What is being asked: Reproduce precisely the lines between the start of the data below and the line with "# cone rides", both included.

Source data:

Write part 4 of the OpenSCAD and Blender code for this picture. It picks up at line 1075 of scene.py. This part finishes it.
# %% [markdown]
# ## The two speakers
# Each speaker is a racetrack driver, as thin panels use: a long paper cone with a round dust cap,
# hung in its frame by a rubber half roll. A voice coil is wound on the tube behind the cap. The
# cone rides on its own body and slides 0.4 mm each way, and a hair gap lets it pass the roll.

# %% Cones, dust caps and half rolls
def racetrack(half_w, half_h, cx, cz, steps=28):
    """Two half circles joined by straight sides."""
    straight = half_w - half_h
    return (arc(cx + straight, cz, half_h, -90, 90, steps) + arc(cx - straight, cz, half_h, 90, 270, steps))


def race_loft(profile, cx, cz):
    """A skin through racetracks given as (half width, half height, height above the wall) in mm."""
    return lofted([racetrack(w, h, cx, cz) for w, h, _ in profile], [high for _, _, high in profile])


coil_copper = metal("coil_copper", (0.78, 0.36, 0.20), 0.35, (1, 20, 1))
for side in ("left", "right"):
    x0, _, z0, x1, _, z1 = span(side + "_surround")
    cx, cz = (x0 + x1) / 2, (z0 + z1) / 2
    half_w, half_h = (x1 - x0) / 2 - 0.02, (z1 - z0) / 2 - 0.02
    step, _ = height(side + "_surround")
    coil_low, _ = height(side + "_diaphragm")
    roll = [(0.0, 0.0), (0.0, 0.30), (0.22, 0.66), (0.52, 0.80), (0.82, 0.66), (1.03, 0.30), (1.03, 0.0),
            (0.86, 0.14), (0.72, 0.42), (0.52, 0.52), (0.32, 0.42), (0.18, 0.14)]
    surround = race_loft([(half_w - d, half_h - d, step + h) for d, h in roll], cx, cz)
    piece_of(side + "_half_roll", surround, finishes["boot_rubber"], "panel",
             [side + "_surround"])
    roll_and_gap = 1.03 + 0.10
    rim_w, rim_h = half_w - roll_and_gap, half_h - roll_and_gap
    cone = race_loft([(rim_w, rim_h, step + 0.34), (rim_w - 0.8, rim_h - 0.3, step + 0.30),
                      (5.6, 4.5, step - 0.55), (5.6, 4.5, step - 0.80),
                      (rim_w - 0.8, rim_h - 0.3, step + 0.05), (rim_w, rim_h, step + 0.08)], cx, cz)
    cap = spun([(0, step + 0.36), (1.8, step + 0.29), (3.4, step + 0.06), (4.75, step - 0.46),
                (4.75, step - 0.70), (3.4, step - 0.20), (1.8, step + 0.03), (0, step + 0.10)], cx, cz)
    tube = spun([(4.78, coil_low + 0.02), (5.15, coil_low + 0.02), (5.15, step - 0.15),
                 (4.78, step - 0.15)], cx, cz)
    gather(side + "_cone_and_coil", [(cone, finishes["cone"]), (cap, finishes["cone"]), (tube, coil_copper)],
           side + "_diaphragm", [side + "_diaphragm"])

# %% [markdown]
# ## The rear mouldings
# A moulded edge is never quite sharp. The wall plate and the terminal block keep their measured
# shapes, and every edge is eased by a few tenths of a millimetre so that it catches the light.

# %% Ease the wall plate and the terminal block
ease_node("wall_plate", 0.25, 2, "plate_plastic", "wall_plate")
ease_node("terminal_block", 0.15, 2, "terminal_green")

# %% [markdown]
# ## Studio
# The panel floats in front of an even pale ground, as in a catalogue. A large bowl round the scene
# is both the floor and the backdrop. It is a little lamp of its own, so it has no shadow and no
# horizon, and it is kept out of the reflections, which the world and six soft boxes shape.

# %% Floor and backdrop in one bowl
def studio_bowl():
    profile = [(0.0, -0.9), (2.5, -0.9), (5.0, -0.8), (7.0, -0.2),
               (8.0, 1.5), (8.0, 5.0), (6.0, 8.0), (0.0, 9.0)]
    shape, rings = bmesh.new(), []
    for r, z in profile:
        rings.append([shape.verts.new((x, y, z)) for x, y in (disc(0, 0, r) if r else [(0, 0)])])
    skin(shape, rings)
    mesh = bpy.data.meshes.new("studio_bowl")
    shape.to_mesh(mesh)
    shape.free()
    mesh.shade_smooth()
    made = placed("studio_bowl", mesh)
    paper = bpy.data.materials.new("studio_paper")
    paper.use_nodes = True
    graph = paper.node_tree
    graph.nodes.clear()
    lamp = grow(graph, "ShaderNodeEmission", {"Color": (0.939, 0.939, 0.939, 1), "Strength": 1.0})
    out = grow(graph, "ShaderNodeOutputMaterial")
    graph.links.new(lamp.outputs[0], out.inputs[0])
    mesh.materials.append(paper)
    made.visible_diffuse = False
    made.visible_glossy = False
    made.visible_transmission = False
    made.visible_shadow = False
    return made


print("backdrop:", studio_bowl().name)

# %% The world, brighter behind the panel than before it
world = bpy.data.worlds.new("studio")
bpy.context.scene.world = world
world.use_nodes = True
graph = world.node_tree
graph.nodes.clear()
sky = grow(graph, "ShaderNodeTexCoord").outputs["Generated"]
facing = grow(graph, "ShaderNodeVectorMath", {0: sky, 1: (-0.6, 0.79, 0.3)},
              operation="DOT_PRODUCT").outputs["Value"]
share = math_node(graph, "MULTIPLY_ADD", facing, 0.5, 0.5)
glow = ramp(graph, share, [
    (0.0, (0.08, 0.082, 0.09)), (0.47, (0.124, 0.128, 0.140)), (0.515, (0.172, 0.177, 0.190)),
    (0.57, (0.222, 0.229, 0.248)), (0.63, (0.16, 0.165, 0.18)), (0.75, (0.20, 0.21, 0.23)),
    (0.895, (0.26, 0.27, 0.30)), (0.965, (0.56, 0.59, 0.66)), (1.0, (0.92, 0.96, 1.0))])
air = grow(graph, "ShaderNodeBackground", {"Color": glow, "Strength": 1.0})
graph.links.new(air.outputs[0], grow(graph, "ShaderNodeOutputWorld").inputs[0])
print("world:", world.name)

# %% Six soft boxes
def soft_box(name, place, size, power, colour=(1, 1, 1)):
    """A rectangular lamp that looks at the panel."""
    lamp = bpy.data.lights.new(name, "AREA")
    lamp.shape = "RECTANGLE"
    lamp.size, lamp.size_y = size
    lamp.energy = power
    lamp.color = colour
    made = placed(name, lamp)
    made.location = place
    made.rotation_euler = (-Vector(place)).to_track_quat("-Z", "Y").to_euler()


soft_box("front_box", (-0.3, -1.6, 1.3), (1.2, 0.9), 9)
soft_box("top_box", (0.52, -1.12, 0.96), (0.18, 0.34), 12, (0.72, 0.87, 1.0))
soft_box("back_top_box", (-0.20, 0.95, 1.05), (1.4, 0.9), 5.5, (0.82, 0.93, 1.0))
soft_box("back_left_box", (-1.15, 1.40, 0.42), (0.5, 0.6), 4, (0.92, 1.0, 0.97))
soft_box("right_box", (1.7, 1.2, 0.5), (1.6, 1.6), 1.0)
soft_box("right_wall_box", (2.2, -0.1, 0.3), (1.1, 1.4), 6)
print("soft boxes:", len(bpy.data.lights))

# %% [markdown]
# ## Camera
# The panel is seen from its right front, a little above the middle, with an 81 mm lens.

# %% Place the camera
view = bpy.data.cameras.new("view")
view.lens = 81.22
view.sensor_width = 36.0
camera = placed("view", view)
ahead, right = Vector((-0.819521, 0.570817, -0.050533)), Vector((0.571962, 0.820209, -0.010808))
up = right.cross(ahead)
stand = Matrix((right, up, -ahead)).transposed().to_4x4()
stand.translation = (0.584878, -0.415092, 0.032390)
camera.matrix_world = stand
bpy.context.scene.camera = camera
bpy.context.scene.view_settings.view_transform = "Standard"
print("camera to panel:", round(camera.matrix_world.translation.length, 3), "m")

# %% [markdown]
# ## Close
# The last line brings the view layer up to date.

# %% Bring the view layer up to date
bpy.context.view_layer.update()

Expected answer:
Write part 4 of the OpenSCAD and Blender code for this picture. It picks up at line 1075 of scene.py. This part finishes it.
# %% [markdown]
# ## The two speakers
# Each speaker is a racetrack driver, as thin panels use: a long paper cone with a round dust cap,
# hung in its frame by a rubber half roll. A voice coil is wound on the tube behind the cap. The
# cone rides on its own body and slides 0.4 mm each way, and a hair gap lets it pass the roll.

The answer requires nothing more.